(Items from a data source)
□ □ □

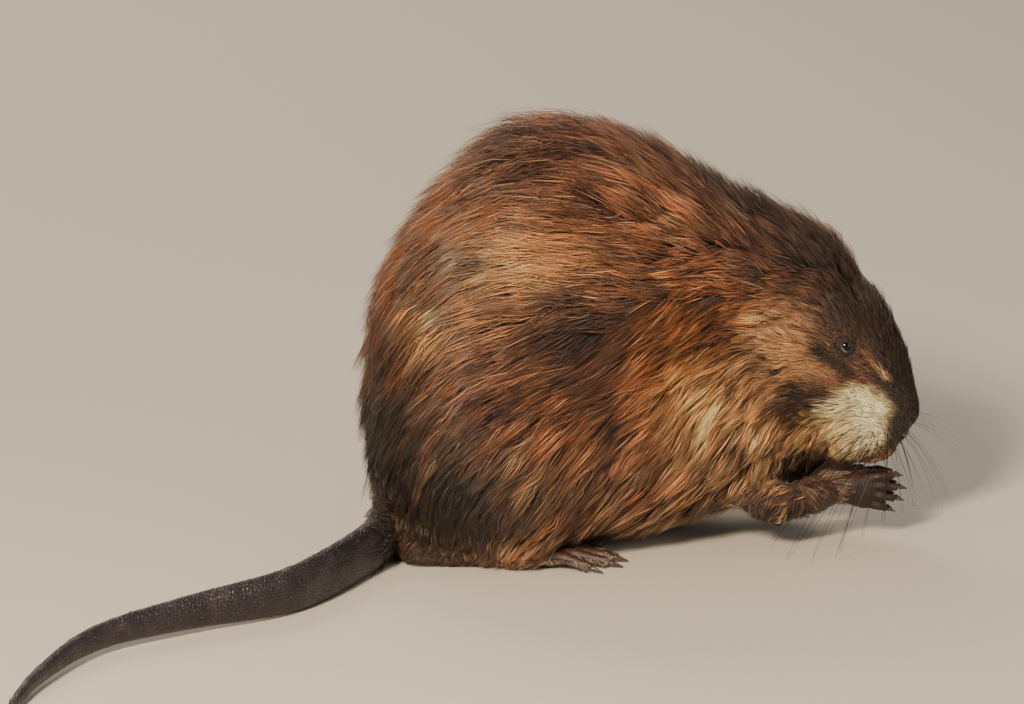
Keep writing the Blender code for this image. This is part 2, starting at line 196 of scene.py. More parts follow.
# %% [markdown]
# ## Finishes
# Colours are written as sRGB hex, as they are read off a screen, and one function turns them to
# the linear values that light is worked out in. Another adds a node with its settings and its
# links, so that a material reads as a short list.

# %% Colour and node helpers


def linear(hex_colour):
    """An sRGB hex colour as linear red, green and blue."""
    parts = [int(hex_colour[i : i + 2], 16) / 255 for i in (1, 3, 5)]
    return tuple(c / 12.92 if c < 0.04045 else ((c + 0.055) / 1.055) ** 2.4 for c in parts)


def tinted(colours, share, shade):
    """The colours, each drawn toward one hex colour by its own share."""
    return colours + share[:, None] * (np.array(linear(shade)) - colours)


def dress(tree, node, sockets):
    """Gives each named socket of a node its value, or links an output to it."""
    for name, value in sockets.items():
        if isinstance(value, bpy.types.NodeSocket):
            tree.links.new(value, node.inputs[name])
        else:
            node.inputs[name].default_value = value


def add(tree, kind, sockets=None, **settings):
    """Adds a node. settings are its own; sockets take a value, or an output to link."""
    made = tree.nodes.new(kind)
    for name, value in settings.items():
        setattr(made, name, value)
    dress(tree, made, sockets or {})
    return made


def material(name):
    """A new material with its node tree and its Principled shader."""
    made = bpy.data.materials.new(name)
    made.use_nodes = True
    return made, made.node_tree, made.node_tree.nodes["Principled BSDF"]


def pattern(tree, kind, size, sockets=None, **settings):
    """A noise or cell texture fixed to the object, with features about size mm wide."""
    place = add(tree, "ShaderNodeTexCoord").outputs["Object"]
    sockets = {"Vector": place, "Scale": 1 / (size * MM), **(sockets or {})}
    return add(tree, f"ShaderNodeTex{kind}", sockets, **settings)


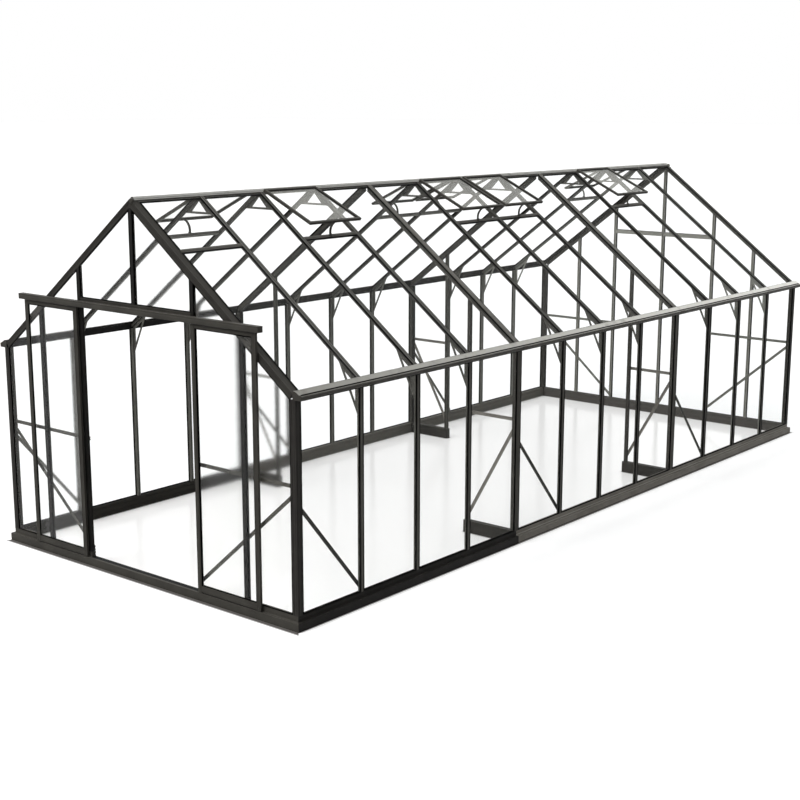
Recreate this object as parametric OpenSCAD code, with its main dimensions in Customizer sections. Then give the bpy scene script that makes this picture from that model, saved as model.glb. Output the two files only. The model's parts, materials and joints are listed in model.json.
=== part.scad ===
// Walk-in greenhouse with an aluminium frame, clear panes, double sliding
// doors, roof vents held open and four short wing frames inside.
// Millimetres. X runs across the gable, Y along the ridge, Z up.
// The doors are in the gable at the low end of Y.

/* [Building] */
// distance between two bars of the long walls, centre to centre
bay = 620; // [450:5:800]
// distance between the centre lines of the two long walls
span = 3090; // [2600:10:3800]
// height at which the roof line crosses the wall line
eave_height = 1581; // [1350:1:1950]
// height of the roof line at the middle of the building
ridge_height = 2757; // [2350:1:3350]
// distance between the two doorway posts, centre to centre
doorway = 1210; // [960:10:1460]

/* [Base] */
// height of the inner step of the base rail, where the panes start
base_height = 100; // [80:1:125]
// height of the outer ledge of the base rail
ledge_height = 60; // [45:1:70]
// how far the base rail stands out from the wall line
base_out = 36; // [30:1:44]
// how far the base rail reaches in from the wall line
base_in = 24; // [18:1:30]

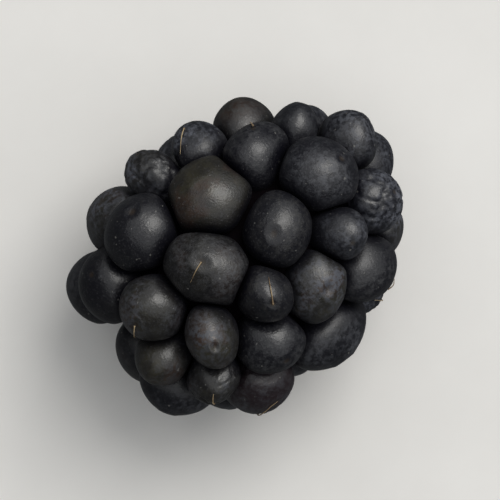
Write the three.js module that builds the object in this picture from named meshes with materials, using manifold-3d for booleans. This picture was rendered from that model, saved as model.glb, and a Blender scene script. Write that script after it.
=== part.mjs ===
// A ripe bramble berry as picked, lying on its side. Millimetres, +Z up.
//
// The fruit is a head of drupelets, small round fruits each with its own stone, that grew packed together
// round a fleshy torus. The torus came away from the stalk with the fruit, and its pale end shows in the
// middle of the drupelets at one end. +X runs from that end to the tip, and the origin is on the surface
// under the middle of the fruit.
//
// The drupelets sit in a spiral on an egg-shaped shell, each a golden angle further round than the one
// before. A seeded draw gives each its size, then they push each other apart until they pack.

import * as THREE from "three";
import { mergeVertices } from "three/addons/utils/BufferGeometryUtils.js";
import Module from "manifold-3d";

// The whole fruit, as it lies
const FRUIT_LENGTH = 23.6;
const FRUIT_WIDTH = 19.8;
const FRUIT_HEIGHT = 18.8;
const SHOULDER = 0.1; // how much fuller the end by the torus is than the tip
const CROWN_SETBACK = 1.9; // how far the shell's end at the torus lies beyond the first drupelets
const TORUS_OPENING = THREE.MathUtils.degToRad(33); // from the shell's end to the first drupelets

// The drupelets
const DRUPELET_COUNT = 47;
const DRUPELET_WIDTH = 4.62;
const DRUPELET_RISE = 2.55; // from the shell to a drupelet's top
const WIDTH_SPREAD = 0.24;
const END_TAPER = 0.14; // how much smaller the drupelets at both ends are
const FULLNESS = 1.14; // how much wider a drupelet would grow if its neighbours let it
const LONGEST = 1.16; // length over mean width of the most oval outline
const LEAN = THREE.MathUtils.degToRad(10);
const POINTEDNESS = 0.1; // how much a drupelet narrows towards its top
const STANDS_OUT = 0.42; // how far a drupelet's middle is off the shell at most, outwards or inwards
const RISE_SPREAD = 0.08;

// The spiral and the packing
const SEED = 85036015;
const GOLDEN_ANGLE = Math.PI * (3 - Math.sqrt(5));
const JITTER = 0.45; // radians
const SETTLE_PASSES = 80;
const SETTLE_PITCH = 1.04;
const SETTLE_STEP = 0.25;
const AREA_STEPS = 240;

// How it comes to rest: turned a little until three drupelets carry it, each pressed flat there
const ROLL = THREE.MathUtils.degToRad(3.5);
const PITCH = THREE.MathUtils.degToRad(4);
const PRESSED = 0.6;

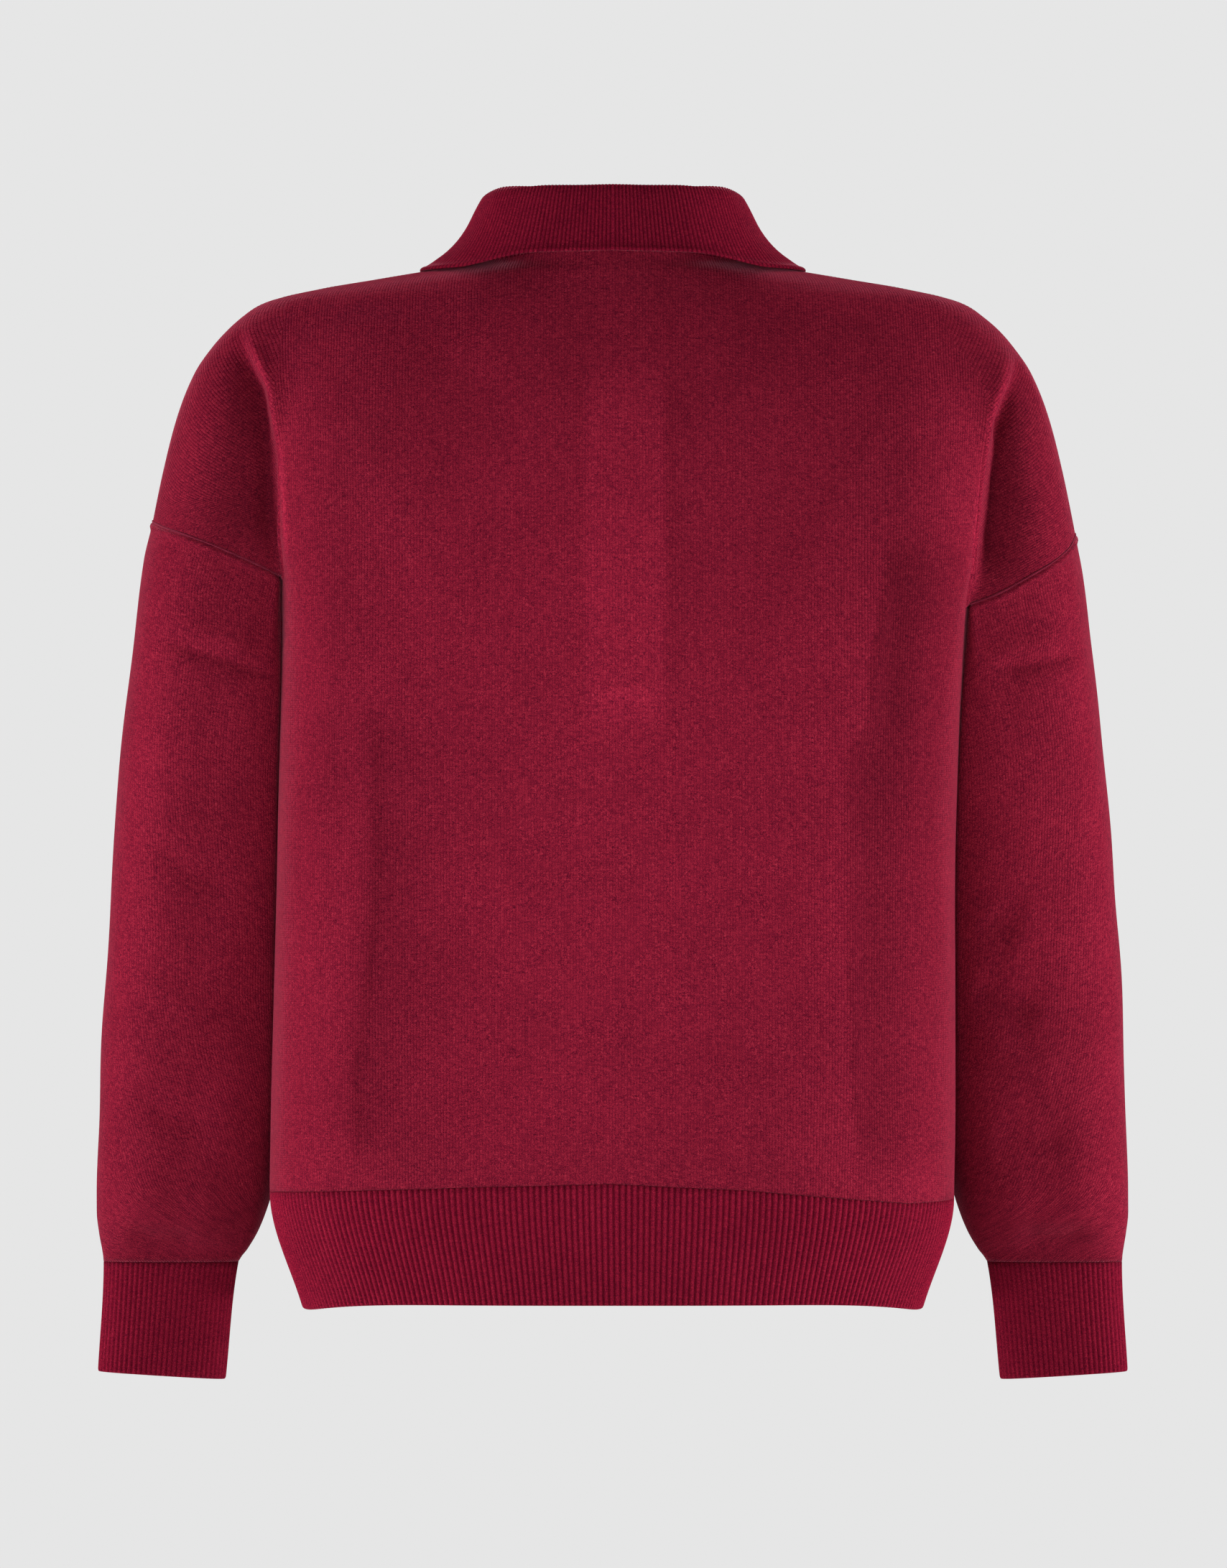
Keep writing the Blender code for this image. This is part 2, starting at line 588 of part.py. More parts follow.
# ---------------------------------------------------------------- placket and buttons
BAND_HALF_WIDTH = 22 * MM
BAND_END_Z = -254 * MM
BAND_ROWS = 12
BAND_TOP_GAP = 5.5 * MM
BUTTON_Z = (-80 * MM, -144 * MM, -208 * MM)
BUTTON_HOLE_RADIUS = 0.85 * MM
BUTTON_HOLE_REACH = 1.35 * MM
BUTTON_PROFILE = (  # mm, radius and height
    (0, 0), (4.2, 0), (5.3, 0.5), (5.75, 1.4), (5.2, 2.3), (4.3, 2.3), (3.6, 1.6), (0, 1.5)
)


def front_point(x, z):
    """A point of the front panel's outer face near the middle, by its place across and its height."""
    power = torso("squareness", z)
    share = 1 - np.abs((x - torso("lean", z)) / torso("half_width", z)) ** power
    return np.stack([x + 0 * z, -torso("front", z) * share ** (1 / power), z + 0 * x], axis=-1)


def front_normal(x, z):
    across = front_point(x + MM, z) - front_point(x - MM, z)
    upward = front_point(x, z + MM) - front_point(x, z - MM)
    normal = np.cross(across, upward)
    return normal / np.linalg.norm(normal, axis=-1, keepdims=True)


def build_band(name, half_width, end_z, lift, material):
    """A strip of cloth down the middle of the front, its outer face lifted off the panel's."""
    x = np.linspace(-half_width, half_width, 7)
    top = neck_z(np.arctan2(torso("front", NECK_FRONT_Z), np.abs(x)), True) - BAND_TOP_GAP
    share = np.linspace(1, 0, BAND_ROWS)[:, None]
    z = end_z + (top - end_z) * share
    x = np.tile(x, (BAND_ROWS, 1))
    surface, normal = front_point(x, z), front_normal(x, z)
    outer = surface + lift * normal
    inner = outer - BODY_WALL * normal
    sheet = grid_faces(np.arange(x.size).reshape(x.shape))
    return add_wall(name, outer.reshape(-1, 3), inner.reshape(-1, 3), sheet, material)


def turned(profile, steps):
    """Points and faces of a profile of radius and height turned round Z. Its ends lie on the axis."""
    turns = np.arange(steps) * 2 * math.pi / steps
    points, rows = [], []
    for radius, height in profile:
        if radius == 0:
            rows.append([len(points)] * steps)
            points.append((0, 0, height * MM))
            continue
        rows.append(list(range(len(points), len(points) + steps)))
        ring = radius * MM
        points += [(ring * math.cos(turn), ring * math.sin(turn), height * MM) for turn in turns]
    return np.array(points), grid_faces(np.array(rows), closed=True)


def build_button(number, z, material):
    """A round button with a rim and four holes, face out on the upper band."""
    button = add_piece(f"button_{number}", *turned(BUTTON_PROFILE, 20), material)
    hole_mm = BUTTON_HOLE_RADIUS / MM
    points, faces = turned(((0, -1), (hole_mm, -1), (hole_mm, 3), (0, 3)), 6)
    all_points, all_faces = [], []
    for quarter in range(4):
        turn = math.radians(45 + 90 * quarter)
        shift = np.array([math.cos(turn), math.sin(turn), 0]) * BUTTON_HOLE_REACH
        all_faces += [tuple(corner + quarter * len(points) for corner in face) for face in faces]
        all_points.append(points + shift)
    cutter = add_piece(f"button_{number}_holes", np.concatenate(all_points), all_faces, material)
    cutter.hide_render = True
    cutter.display_type = "WIRE"
    x, height = np.zeros(1), np.array([z])
    normal = front_normal(x, height)[0]
    seat = front_point(x, height)[0] + (BODY_WALL + 2 * SEAM_GAP) * normal
    tilt = math.atan2(normal[2], -normal[1])
    for item in (button, cutter):
        item.location = seat
        item.rotation_euler = (math.radians(90) - tilt, 0, 0)
    holes = button.modifiers.new("Holes", "BOOLEAN")
    holes.operation = "DIFFERENCE"
    holes.solver = "EXACT"
    holes.object = cutter
    return button


def main():
    for item in list(bpy.data.objects):
        bpy.data.objects.remove(item, do_unlink=True)
    body = cloth_colour("crimson_double_knit", (0.195, 0.011, 0.028), 0.92)
    rib = cloth_colour("crimson_rib", (0.160, 0.008, 0.022), 0.92)
    horn = cloth_colour("burgundy_button", (0.100, 0.006, 0.014), 0.35)
    build_panel("back", False, body)
    build_panel("front", True, body)
    for side in (1, -1):
        build_sleeve(side, body)
        build_cuff(side, rib)
    build_hem(rib)
    build_collar(rib)
    build_band("placket_over", BAND_HALF_WIDTH, BAND_END_Z, BODY_WALL + SEAM_GAP, rib)
    build_band("placket_under", SLOT_HALF_WIDTH - SEAM_GAP, SLOT_END_Z + SEAM_GAP, 0, rib)
    for number, z in enumerate(BUTTON_Z, 1):
        build_button(number, z, horn)


main()
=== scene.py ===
import math

import bmesh
import bpy
import numpy as np
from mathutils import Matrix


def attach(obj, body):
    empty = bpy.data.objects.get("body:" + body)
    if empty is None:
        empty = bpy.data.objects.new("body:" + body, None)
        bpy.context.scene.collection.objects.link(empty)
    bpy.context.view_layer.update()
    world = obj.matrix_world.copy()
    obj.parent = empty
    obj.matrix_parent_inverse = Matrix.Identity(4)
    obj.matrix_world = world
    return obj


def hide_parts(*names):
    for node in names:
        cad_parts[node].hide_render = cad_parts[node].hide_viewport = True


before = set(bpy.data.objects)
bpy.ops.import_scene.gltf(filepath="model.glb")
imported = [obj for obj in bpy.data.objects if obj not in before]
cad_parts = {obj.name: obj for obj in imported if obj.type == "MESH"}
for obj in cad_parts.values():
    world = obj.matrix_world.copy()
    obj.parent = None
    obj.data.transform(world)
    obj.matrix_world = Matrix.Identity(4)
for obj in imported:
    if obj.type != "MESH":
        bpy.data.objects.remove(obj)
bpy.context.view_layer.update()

# ------------------------------------------------------------------ the knitted body
# The back and the front are each knitted in one piece of fine wool double knit. Their shoulders drop
# onto the arms, so the armhole lies low round the arm and the wales over it run along its seam.
MM = 0.001
CLOTH_WALL = 2.0 * MM
HEM_SEAM_Z = -532.5 * MM
TORSO_COLUMNS = ("z", "lean", "half_width", "back", "front", "squareness")
TORSO = (
    (-600, 0, 179.5, 98, 97, 2.7),
    (-533, 0.5, 198, 112, 110, 2.9),
    (-500, 0, 198, 118, 117, 3.1),
    (-420, -1, 197, 120, 121, 3.4),
    (-340, -2, 196, 120, 123, 3.5),
    (-270, -4, 196.5, 119, 123, 3.6),
    (-217, -6.5, 198, 117, 120, 3.7),
    (-170, -8.5, 201, 114, 115, 3.8),
    (-130, -10, 204, 109, 108, 3.8),
    (-98, -11, 207, 103, 99, 3.7),
    (-72, -10, 210, 96, 90, 3.4),
    (-50, -5, 211, 88, 81, 2.8),
    (-34, -1, 209, 81, 73, 2.4),
    (-26, 0, 205.5, 77, 68.5, 2.25),
    (-20, 0, 199.5, 74, 65, 2.18),
    (-14.6, 0, 187.5, 71, 62, 2.1),
    (-9.1, 0, 163.2, 68, 59, 2.0),
    (-5, 0, 138.5, 66, 57, 2.0),
    (-0.8, 0, 113.6, 64, 54, 2.0),
    (4.4, 0, 83, 61, 50, 2.0),
    (10, 0, 76, 58, 46, 2.0),
    (20, 0, 70, 54, 40, 2.0),
)
ARM_COLUMNS = ("z", "outer", "inner", "forward", "half_depth")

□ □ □

**What you need to do**
Retype, word for word, every line from the line with "0.008, 0.022), 0.92)" to the line with "obj.data.transform(world)", inclusive. Add nothing.

**Solution below**
    rib = cloth_colour("crimson_rib", (0.160, 0.008, 0.022), 0.92)
    horn = cloth_colour("burgundy_button", (0.100, 0.006, 0.014), 0.35)
    build_panel("back", False, body)
    build_panel("front", True, body)
    for side in (1, -1):
        build_sleeve(side, body)
        build_cuff(side, rib)
    build_hem(rib)
    build_collar(rib)
    build_band("placket_over", BAND_HALF_WIDTH, BAND_END_Z, BODY_WALL + SEAM_GAP, rib)
    build_band("placket_under", SLOT_HALF_WIDTH - SEAM_GAP, SLOT_END_Z + SEAM_GAP, 0, rib)
    for number, z in enumerate(BUTTON_Z, 1):
        build_button(number, z, horn)


main()
=== scene.py ===
import math

import bmesh
import bpy
import numpy as np
from mathutils import Matrix


def attach(obj, body):
    empty = bpy.data.objects.get("body:" + body)
    if empty is None:
        empty = bpy.data.objects.new("body:" + body, None)
        bpy.context.scene.collection.objects.link(empty)
    bpy.context.view_layer.update()
    world = obj.matrix_world.copy()
    obj.parent = empty
    obj.matrix_parent_inverse = Matrix.Identity(4)
    obj.matrix_world = world
    return obj


def hide_parts(*names):
    for node in names:
        cad_parts[node].hide_render = cad_parts[node].hide_viewport = True


before = set(bpy.data.objects)
bpy.ops.import_scene.gltf(filepath="model.glb")
imported = [obj for obj in bpy.data.objects if obj not in before]
cad_parts = {obj.name: obj for obj in imported if obj.type == "MESH"}
for obj in cad_parts.values():
    world = obj.matrix_world.copy()
    obj.parent = None
    obj.data.transform(world)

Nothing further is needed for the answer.